--- Work required ---
Copy each line of the listing below exactly.
Start of Extracted records
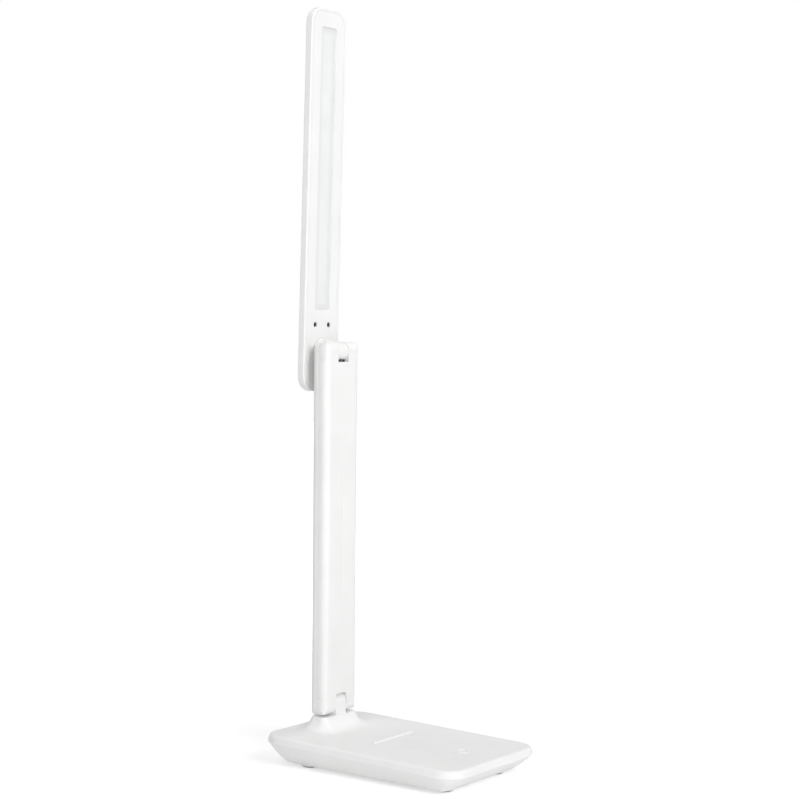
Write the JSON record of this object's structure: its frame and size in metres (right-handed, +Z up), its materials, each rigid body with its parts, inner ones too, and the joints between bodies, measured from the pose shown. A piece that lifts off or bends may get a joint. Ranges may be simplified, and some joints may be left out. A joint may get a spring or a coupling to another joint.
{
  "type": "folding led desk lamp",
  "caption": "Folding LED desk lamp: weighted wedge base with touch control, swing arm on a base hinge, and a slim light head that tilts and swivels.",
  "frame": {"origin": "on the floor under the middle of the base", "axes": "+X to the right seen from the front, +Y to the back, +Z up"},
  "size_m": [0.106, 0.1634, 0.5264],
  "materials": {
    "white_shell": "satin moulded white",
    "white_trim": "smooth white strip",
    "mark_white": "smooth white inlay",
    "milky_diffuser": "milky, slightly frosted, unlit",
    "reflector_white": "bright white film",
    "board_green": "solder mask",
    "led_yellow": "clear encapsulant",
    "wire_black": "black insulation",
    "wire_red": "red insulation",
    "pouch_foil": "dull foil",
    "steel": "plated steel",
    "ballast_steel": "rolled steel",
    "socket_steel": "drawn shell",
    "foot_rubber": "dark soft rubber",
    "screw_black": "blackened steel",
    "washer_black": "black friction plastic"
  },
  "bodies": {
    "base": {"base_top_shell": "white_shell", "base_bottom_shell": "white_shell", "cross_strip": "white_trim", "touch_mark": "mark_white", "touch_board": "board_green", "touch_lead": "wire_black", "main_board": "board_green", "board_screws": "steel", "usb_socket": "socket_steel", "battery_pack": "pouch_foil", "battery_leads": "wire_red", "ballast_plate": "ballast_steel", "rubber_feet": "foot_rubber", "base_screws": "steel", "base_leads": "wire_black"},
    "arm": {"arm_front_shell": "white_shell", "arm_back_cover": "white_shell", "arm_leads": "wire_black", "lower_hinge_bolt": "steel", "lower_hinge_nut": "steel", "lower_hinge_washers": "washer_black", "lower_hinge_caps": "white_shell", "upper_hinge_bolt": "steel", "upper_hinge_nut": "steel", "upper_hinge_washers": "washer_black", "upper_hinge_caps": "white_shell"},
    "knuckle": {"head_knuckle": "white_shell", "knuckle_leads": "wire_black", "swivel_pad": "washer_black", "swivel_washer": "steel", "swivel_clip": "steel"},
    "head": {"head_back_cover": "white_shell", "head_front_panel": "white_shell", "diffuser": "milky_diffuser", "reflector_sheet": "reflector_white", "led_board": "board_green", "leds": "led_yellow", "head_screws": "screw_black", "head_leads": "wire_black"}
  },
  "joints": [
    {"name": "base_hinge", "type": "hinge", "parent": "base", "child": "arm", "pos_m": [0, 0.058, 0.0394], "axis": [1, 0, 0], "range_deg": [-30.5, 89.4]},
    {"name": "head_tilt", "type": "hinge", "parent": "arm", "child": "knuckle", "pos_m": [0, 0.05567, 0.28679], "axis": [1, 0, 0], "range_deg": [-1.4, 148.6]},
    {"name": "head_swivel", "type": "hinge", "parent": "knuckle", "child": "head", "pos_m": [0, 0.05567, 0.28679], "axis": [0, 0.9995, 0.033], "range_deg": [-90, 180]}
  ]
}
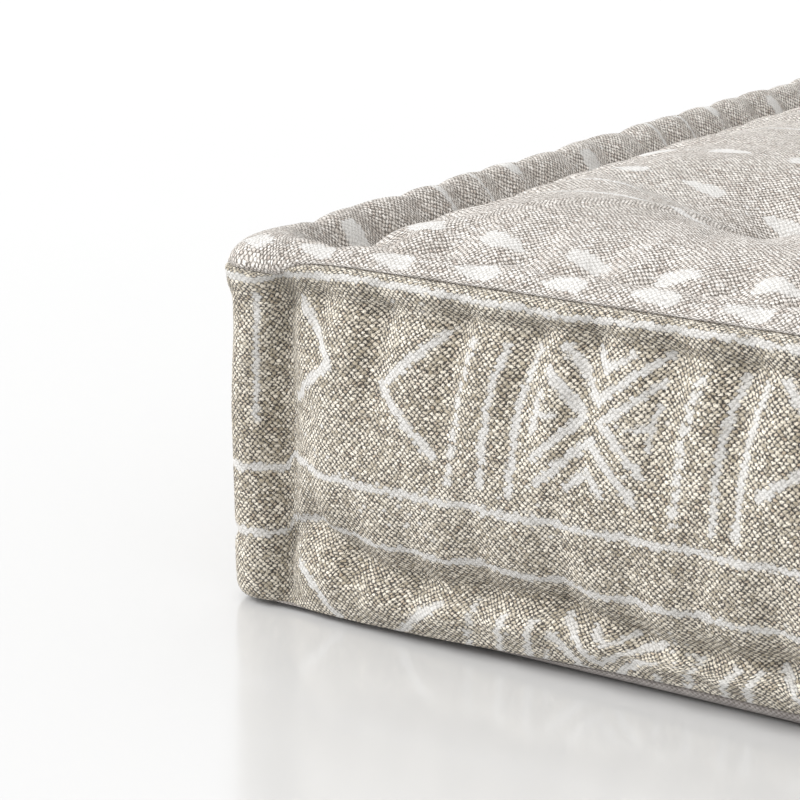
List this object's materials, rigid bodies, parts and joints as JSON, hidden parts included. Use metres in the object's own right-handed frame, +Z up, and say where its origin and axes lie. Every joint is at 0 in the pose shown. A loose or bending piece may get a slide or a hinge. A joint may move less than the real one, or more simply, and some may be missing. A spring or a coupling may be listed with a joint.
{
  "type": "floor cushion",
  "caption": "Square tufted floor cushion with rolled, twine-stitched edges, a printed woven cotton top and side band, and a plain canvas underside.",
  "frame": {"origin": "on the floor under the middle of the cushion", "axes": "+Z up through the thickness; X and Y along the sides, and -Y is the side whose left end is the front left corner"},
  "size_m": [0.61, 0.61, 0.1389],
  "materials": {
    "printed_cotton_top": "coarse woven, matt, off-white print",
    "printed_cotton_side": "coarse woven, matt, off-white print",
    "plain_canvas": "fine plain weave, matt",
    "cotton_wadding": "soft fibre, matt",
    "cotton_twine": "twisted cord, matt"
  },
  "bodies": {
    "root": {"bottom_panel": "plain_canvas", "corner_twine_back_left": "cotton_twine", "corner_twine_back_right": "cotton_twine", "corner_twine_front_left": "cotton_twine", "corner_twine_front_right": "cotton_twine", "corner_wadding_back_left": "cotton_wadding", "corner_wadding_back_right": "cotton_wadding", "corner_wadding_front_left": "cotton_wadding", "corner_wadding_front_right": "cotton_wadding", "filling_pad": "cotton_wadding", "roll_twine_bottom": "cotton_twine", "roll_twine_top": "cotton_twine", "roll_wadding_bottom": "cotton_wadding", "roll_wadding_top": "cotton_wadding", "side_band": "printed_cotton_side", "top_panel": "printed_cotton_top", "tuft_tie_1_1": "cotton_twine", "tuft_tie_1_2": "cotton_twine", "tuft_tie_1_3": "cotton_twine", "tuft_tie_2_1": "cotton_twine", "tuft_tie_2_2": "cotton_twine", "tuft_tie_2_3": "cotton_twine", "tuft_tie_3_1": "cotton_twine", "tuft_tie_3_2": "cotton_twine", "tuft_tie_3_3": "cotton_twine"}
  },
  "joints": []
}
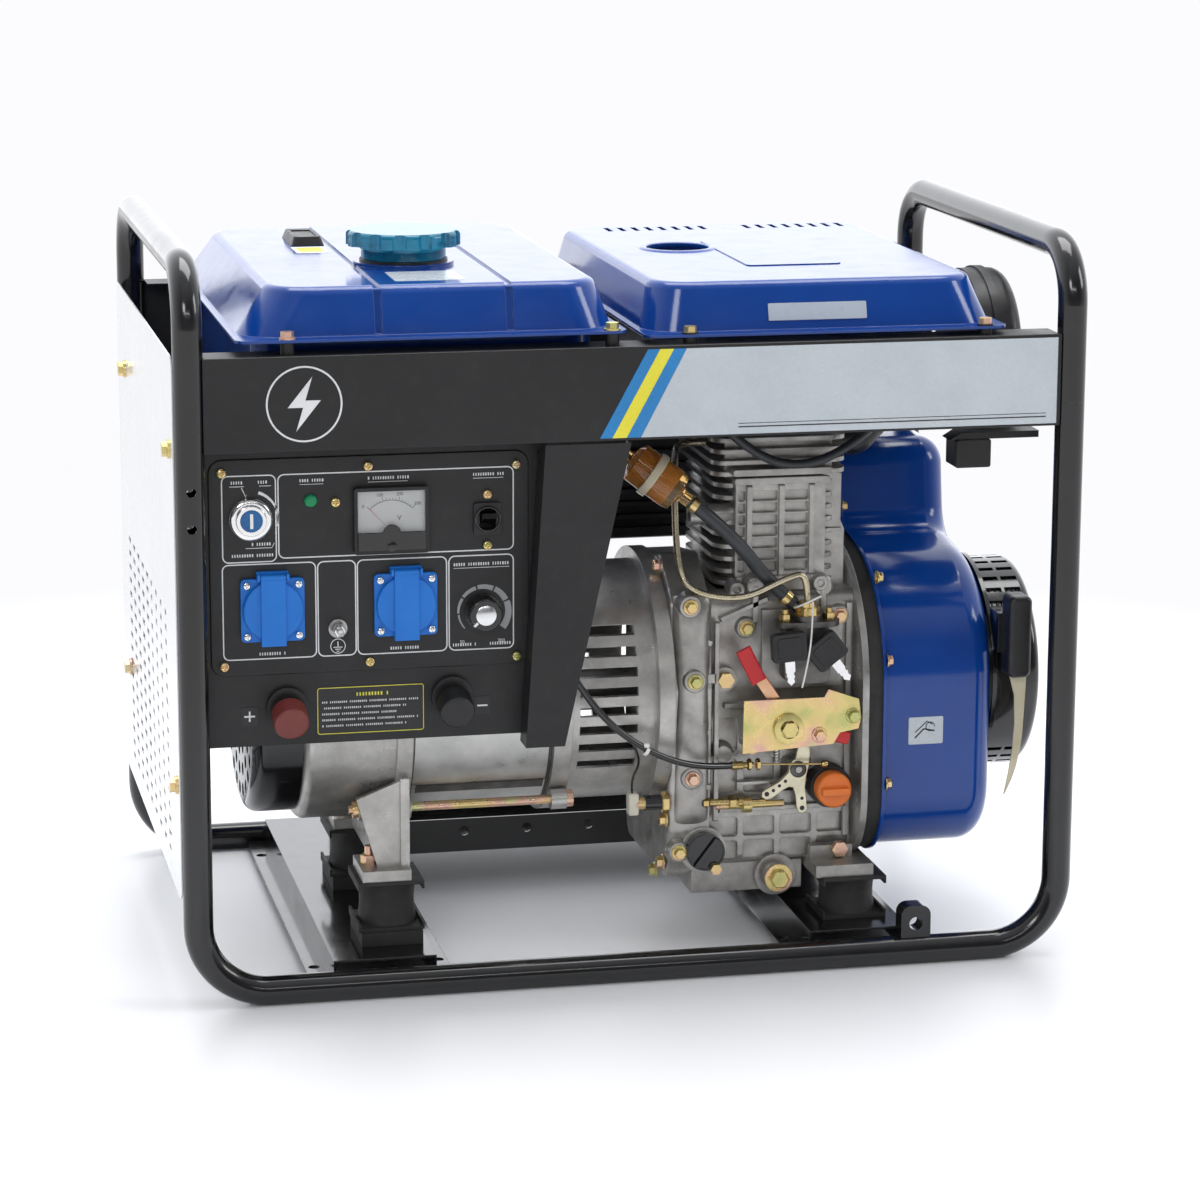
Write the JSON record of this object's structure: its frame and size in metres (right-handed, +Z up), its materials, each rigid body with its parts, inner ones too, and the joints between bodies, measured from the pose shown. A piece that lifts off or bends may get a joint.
End of Extracted records
--- Response ---
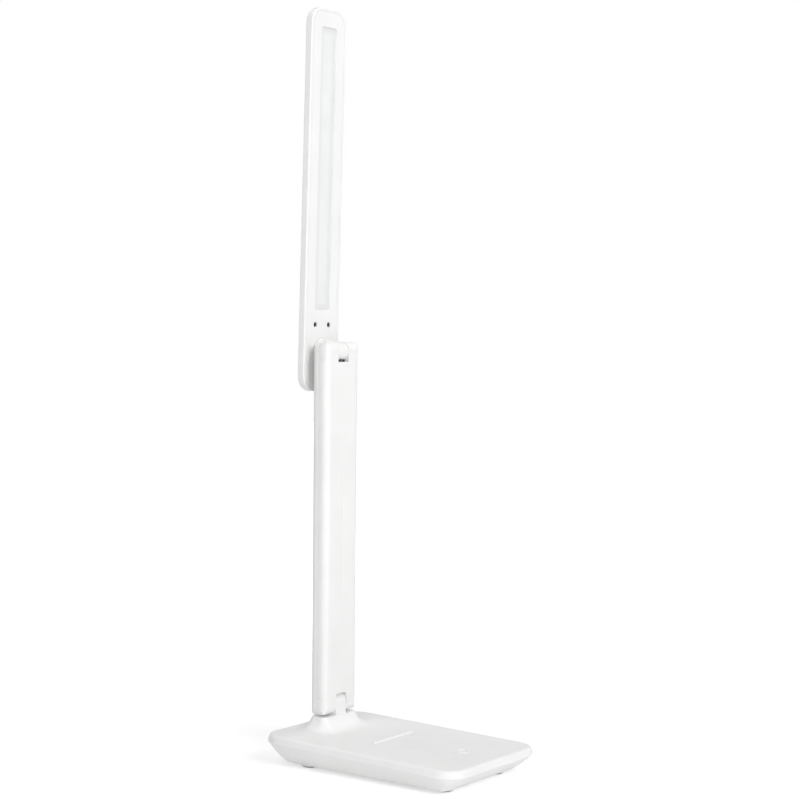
Write the JSON record of this object's structure: its frame and size in metres (right-handed, +Z up), its materials, each rigid body with its parts, inner ones too, and the joints between bodies, measured from the pose shown. A piece that lifts off or bends may get a joint. Ranges may be simplified, and some joints may be left out. A joint may get a spring or a coupling to another joint.
{
  "type": "folding led desk lamp",
  "caption": "Folding LED desk lamp: weighted wedge base with touch control, swing arm on a base hinge, and a slim light head that tilts and swivels.",
  "frame": {"origin": "on the floor under the middle of the base", "axes": "+X to the right seen from the front, +Y to the back, +Z up"},
  "size_m": [0.106, 0.1634, 0.5264],
  "materials": {
    "white_shell": "satin moulded white",
    "white_trim": "smooth white strip",
    "mark_white": "smooth white inlay",
    "milky_diffuser": "milky, slightly frosted, unlit",
    "reflector_white": "bright white film",
    "board_green": "solder mask",
    "led_yellow": "clear encapsulant",
    "wire_black": "black insulation",
    "wire_red": "red insulation",
    "pouch_foil": "dull foil",
    "steel": "plated steel",
    "ballast_steel": "rolled steel",
    "socket_steel": "drawn shell",
    "foot_rubber": "dark soft rubber",
    "screw_black": "blackened steel",
    "washer_black": "black friction plastic"
  },
  "bodies": {
    "base": {"base_top_shell": "white_shell", "base_bottom_shell": "white_shell", "cross_strip": "white_trim", "touch_mark": "mark_white", "touch_board": "board_green", "touch_lead": "wire_black", "main_board": "board_green", "board_screws": "steel", "usb_socket": "socket_steel", "battery_pack": "pouch_foil", "battery_leads": "wire_red", "ballast_plate": "ballast_steel", "rubber_feet": "foot_rubber", "base_screws": "steel", "base_leads": "wire_black"},
    "arm": {"arm_front_shell": "white_shell", "arm_back_cover": "white_shell", "arm_leads": "wire_black", "lower_hinge_bolt": "steel", "lower_hinge_nut": "steel", "lower_hinge_washers": "washer_black", "lower_hinge_caps": "white_shell", "upper_hinge_bolt": "steel", "upper_hinge_nut": "steel", "upper_hinge_washers": "washer_black", "upper_hinge_caps": "white_shell"},
    "knuckle": {"head_knuckle": "white_shell", "knuckle_leads": "wire_black", "swivel_pad": "washer_black", "swivel_washer": "steel", "swivel_clip": "steel"},
    "head": {"head_back_cover": "white_shell", "head_front_panel": "white_shell", "diffuser": "milky_diffuser", "reflector_sheet": "reflector_white", "led_board": "board_green", "leds": "led_yellow", "head_screws": "screw_black", "head_leads": "wire_black"}
  },
  "joints": [
    {"name": "base_hinge", "type": "hinge", "parent": "base", "child": "arm", "pos_m": [0, 0.058, 0.0394], "axis": [1, 0, 0], "range_deg": [-30.5, 89.4]},
    {"name": "head_tilt", "type": "hinge", "parent": "arm", "child": "knuckle", "pos_m": [0, 0.05567, 0.28679], "axis": [1, 0, 0], "range_deg": [-1.4, 148.6]},
    {"name": "head_swivel", "type": "hinge", "parent": "knuckle", "child": "head", "pos_m": [0, 0.05567, 0.28679], "axis": [0, 0.9995, 0.033], "range_deg": [-90, 180]}
  ]
}
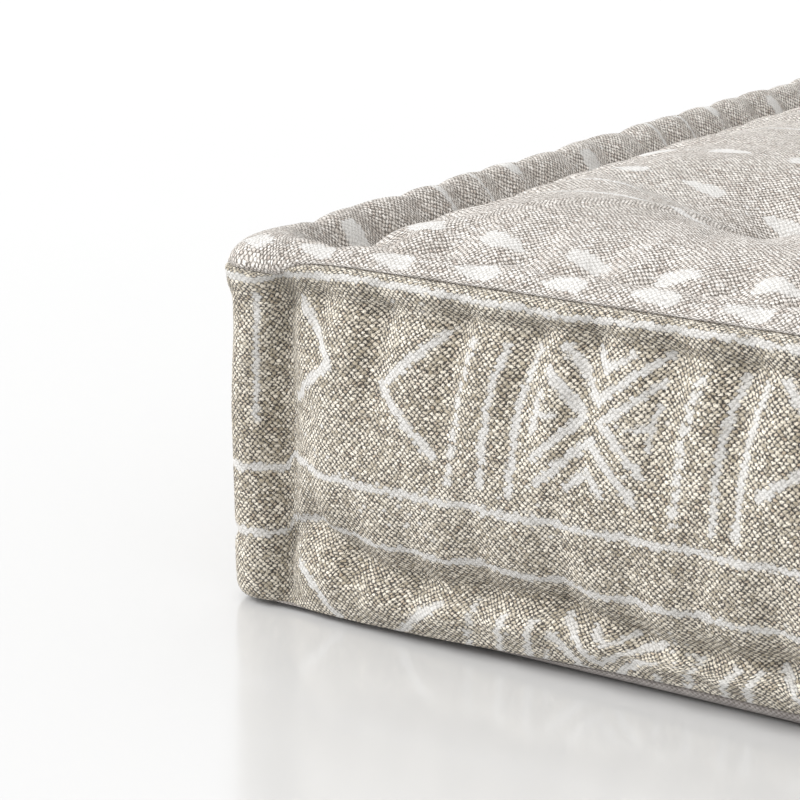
List this object's materials, rigid bodies, parts and joints as JSON, hidden parts included. Use metres in the object's own right-handed frame, +Z up, and say where its origin and axes lie. Every joint is at 0 in the pose shown. A loose or bending piece may get a slide or a hinge. A joint may move less than the real one, or more simply, and some may be missing. A spring or a coupling may be listed with a joint.
{
  "type": "floor cushion",
  "caption": "Square tufted floor cushion with rolled, twine-stitched edges, a printed woven cotton top and side band, and a plain canvas underside.",
  "frame": {"origin": "on the floor under the middle of the cushion", "axes": "+Z up through the thickness; X and Y along the sides, and -Y is the side whose left end is the front left corner"},
  "size_m": [0.61, 0.61, 0.1389],
  "materials": {
    "printed_cotton_top": "coarse woven, matt, off-white print",
    "printed_cotton_side": "coarse woven, matt, off-white print",
    "plain_canvas": "fine plain weave, matt",
    "cotton_wadding": "soft fibre, matt",
    "cotton_twine": "twisted cord, matt"
  },
  "bodies": {
    "root": {"bottom_panel": "plain_canvas", "corner_twine_back_left": "cotton_twine", "corner_twine_back_right": "cotton_twine", "corner_twine_front_left": "cotton_twine", "corner_twine_front_right": "cotton_twine", "corner_wadding_back_left": "cotton_wadding", "corner_wadding_back_right": "cotton_wadding", "corner_wadding_front_left": "cotton_wadding", "corner_wadding_front_right": "cotton_wadding", "filling_pad": "cotton_wadding", "roll_twine_bottom": "cotton_twine", "roll_twine_top": "cotton_twine", "roll_wadding_bottom": "cotton_wadding", "roll_wadding_top": "cotton_wadding", "side_band": "printed_cotton_side", "top_panel": "printed_cotton_top", "tuft_tie_1_1": "cotton_twine", "tuft_tie_1_2": "cotton_twine", "tuft_tie_1_3": "cotton_twine", "tuft_tie_2_1": "cotton_twine", "tuft_tie_2_2": "cotton_twine", "tuft_tie_2_3": "cotton_twine", "tuft_tie_3_1": "cotton_twine", "tuft_tie_3_2": "cotton_twine", "tuft_tie_3_3": "cotton_twine"}
  },
  "joints": []
}
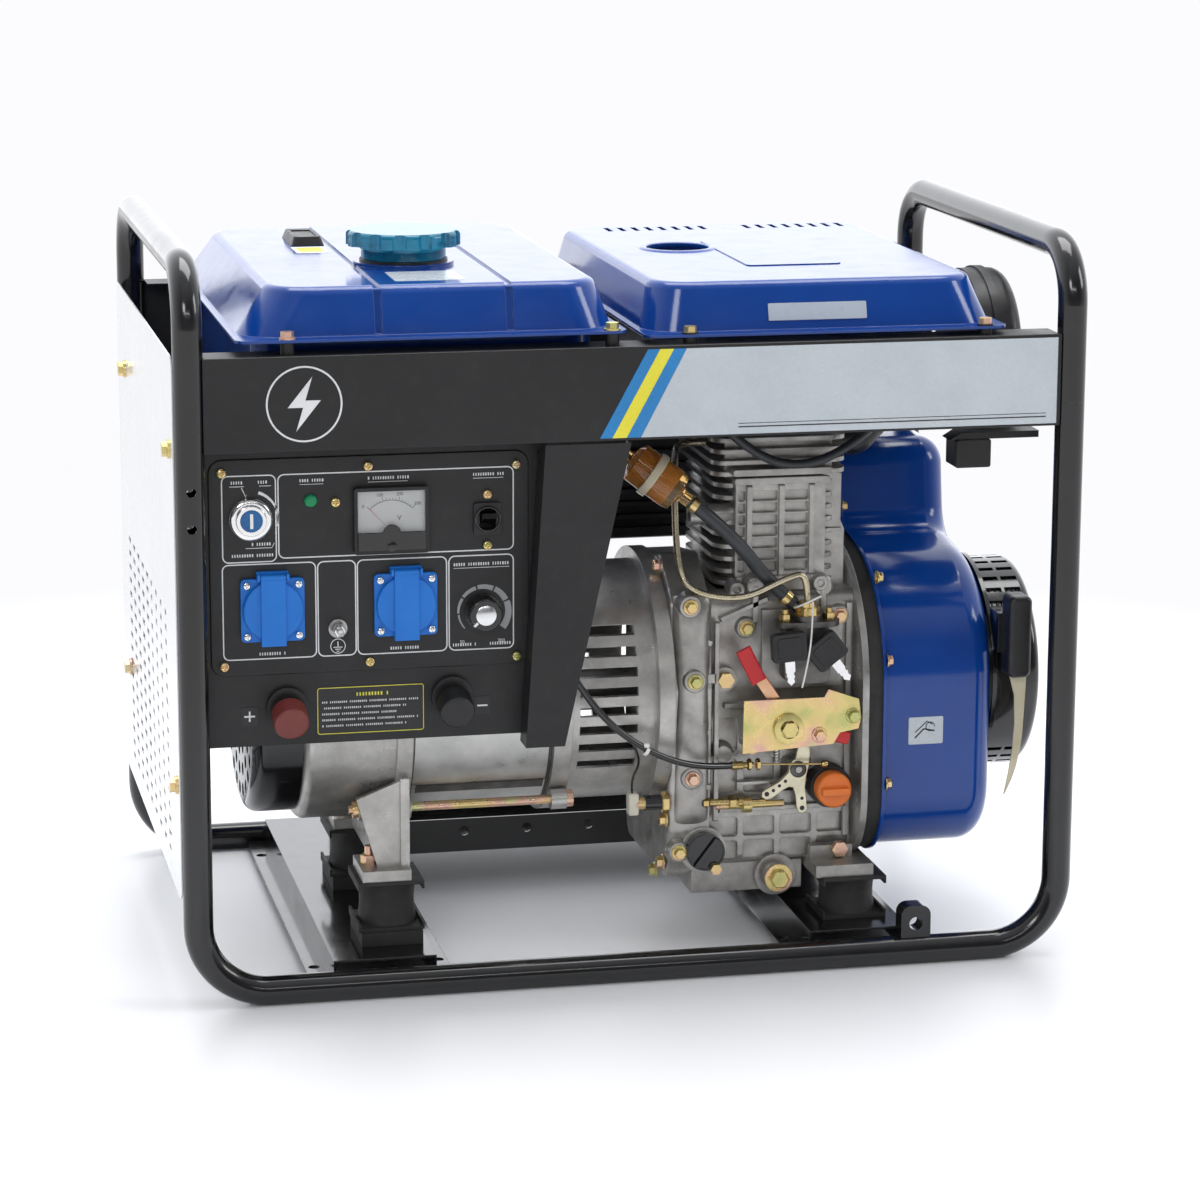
Write the JSON record of this object's structure: its frame and size in metres (right-handed, +Z up), its materials, each rigid body with its parts, inner ones too, and the joints between bodies, measured from the pose shown. A piece that lifts off or bends may get a joint.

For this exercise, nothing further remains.